* **WHAT THE TASK REQUIRES**
Copy exactly the lines from the one containing "Recreate this object" through the one containing "its rim level.", both included, and nothing else.

start DATA PROVIDED

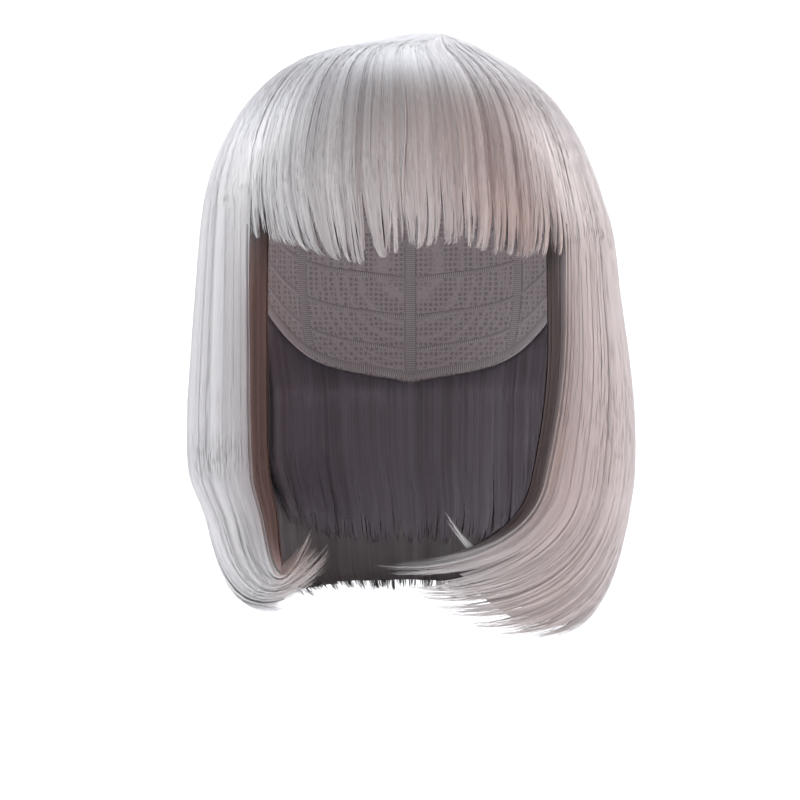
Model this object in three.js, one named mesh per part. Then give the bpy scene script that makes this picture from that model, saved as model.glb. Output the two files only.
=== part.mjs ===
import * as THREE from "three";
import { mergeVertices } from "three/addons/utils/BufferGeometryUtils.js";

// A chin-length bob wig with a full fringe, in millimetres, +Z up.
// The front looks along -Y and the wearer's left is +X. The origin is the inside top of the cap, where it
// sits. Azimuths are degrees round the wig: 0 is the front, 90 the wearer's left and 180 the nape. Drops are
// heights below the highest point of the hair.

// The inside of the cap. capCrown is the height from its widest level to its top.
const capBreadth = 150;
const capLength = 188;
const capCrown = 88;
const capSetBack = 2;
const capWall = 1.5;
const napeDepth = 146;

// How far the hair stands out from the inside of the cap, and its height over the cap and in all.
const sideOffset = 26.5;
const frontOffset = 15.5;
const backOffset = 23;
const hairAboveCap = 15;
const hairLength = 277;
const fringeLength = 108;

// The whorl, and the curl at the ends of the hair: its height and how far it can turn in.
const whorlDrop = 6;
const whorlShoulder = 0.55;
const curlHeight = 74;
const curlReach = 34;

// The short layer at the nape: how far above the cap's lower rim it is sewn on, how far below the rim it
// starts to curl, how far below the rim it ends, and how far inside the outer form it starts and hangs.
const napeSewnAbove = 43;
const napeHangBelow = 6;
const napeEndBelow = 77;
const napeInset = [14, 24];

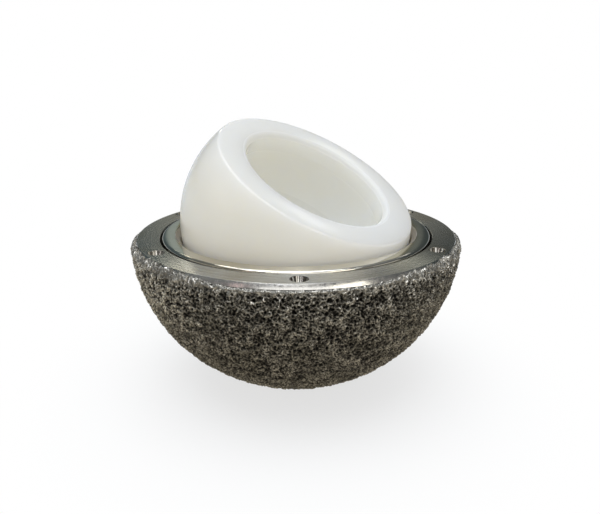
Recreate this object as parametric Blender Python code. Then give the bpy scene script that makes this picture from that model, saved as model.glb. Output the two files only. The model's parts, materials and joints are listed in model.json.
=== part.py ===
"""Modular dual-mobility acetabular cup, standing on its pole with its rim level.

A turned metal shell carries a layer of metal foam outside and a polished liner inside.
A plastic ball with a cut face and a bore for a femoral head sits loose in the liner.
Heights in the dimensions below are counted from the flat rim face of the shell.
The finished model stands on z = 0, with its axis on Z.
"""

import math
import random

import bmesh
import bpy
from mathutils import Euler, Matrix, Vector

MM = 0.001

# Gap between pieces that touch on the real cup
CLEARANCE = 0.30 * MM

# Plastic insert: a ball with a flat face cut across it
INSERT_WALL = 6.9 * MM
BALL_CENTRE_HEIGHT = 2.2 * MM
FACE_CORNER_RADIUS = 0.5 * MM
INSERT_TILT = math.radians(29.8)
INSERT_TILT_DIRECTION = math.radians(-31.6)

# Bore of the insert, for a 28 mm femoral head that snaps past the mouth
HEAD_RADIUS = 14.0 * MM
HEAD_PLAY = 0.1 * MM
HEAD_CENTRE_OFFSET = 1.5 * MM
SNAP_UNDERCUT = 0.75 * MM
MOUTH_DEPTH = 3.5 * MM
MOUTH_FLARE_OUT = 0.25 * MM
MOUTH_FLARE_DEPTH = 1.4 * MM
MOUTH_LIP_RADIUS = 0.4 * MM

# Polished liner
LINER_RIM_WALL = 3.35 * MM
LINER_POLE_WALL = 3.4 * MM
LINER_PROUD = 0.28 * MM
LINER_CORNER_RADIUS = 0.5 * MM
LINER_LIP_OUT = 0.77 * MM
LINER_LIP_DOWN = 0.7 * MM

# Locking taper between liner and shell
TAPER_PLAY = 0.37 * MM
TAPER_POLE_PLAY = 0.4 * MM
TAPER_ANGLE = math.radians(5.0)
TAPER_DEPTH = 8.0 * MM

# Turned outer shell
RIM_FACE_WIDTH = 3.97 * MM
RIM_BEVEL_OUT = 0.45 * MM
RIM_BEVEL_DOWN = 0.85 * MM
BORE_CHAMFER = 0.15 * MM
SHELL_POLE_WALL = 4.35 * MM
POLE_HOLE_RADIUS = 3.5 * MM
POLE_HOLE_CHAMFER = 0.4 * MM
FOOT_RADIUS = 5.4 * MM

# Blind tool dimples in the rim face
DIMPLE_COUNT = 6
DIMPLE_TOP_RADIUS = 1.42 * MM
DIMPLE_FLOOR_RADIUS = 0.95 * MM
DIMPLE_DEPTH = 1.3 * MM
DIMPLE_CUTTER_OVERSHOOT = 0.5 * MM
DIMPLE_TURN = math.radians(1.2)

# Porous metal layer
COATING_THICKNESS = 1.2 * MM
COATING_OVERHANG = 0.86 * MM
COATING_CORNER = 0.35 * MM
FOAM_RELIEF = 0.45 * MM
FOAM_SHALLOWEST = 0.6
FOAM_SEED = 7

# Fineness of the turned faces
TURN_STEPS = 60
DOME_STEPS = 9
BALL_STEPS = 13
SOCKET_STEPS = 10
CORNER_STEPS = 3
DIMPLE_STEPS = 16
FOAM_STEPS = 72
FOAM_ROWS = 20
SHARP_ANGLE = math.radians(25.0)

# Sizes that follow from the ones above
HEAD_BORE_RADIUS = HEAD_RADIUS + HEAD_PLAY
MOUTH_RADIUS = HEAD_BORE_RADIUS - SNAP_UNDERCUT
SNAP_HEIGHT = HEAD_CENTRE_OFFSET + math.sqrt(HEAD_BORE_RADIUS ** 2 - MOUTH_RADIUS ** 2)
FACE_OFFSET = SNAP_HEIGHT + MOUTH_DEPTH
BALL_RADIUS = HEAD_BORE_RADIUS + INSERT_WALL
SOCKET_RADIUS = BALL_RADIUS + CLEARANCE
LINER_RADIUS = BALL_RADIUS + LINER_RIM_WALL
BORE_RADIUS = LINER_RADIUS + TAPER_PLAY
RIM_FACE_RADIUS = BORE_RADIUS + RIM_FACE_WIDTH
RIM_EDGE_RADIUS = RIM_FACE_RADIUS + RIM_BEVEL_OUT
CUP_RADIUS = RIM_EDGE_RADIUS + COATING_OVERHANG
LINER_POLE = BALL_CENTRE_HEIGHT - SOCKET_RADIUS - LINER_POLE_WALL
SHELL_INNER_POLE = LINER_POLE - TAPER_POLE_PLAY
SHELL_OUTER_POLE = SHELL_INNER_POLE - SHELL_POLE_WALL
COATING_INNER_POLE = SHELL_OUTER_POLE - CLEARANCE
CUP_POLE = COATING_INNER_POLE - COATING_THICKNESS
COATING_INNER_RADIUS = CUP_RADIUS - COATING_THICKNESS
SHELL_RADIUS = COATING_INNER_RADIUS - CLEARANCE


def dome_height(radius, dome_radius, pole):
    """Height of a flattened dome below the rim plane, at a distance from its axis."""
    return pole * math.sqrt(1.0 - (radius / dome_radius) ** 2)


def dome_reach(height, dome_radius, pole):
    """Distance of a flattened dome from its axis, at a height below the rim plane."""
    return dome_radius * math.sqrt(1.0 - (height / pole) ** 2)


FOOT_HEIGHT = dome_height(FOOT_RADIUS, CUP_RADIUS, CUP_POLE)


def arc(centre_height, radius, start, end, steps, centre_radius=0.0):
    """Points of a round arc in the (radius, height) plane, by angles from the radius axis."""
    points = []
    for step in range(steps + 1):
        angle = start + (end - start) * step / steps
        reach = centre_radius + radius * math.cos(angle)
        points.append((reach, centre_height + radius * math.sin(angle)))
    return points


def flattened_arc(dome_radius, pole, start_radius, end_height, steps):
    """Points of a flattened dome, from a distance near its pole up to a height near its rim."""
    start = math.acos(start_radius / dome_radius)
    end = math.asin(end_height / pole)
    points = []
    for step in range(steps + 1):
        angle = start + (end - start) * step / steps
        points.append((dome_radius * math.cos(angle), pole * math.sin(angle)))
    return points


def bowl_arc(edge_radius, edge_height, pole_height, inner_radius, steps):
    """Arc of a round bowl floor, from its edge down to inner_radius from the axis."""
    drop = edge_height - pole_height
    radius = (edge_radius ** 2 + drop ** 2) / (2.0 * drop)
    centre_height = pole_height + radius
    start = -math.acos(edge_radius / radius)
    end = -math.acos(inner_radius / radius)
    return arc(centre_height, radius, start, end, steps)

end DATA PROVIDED

* **RESULT FOR THIS TASK**
Recreate this object as parametric Blender Python code. Then give the bpy scene script that makes this picture from that model, saved as model.glb. Output the two files only. The model's parts, materials and joints are listed in model.json.
=== part.py ===
"""Modular dual-mobility acetabular cup, standing on its pole with its rim level.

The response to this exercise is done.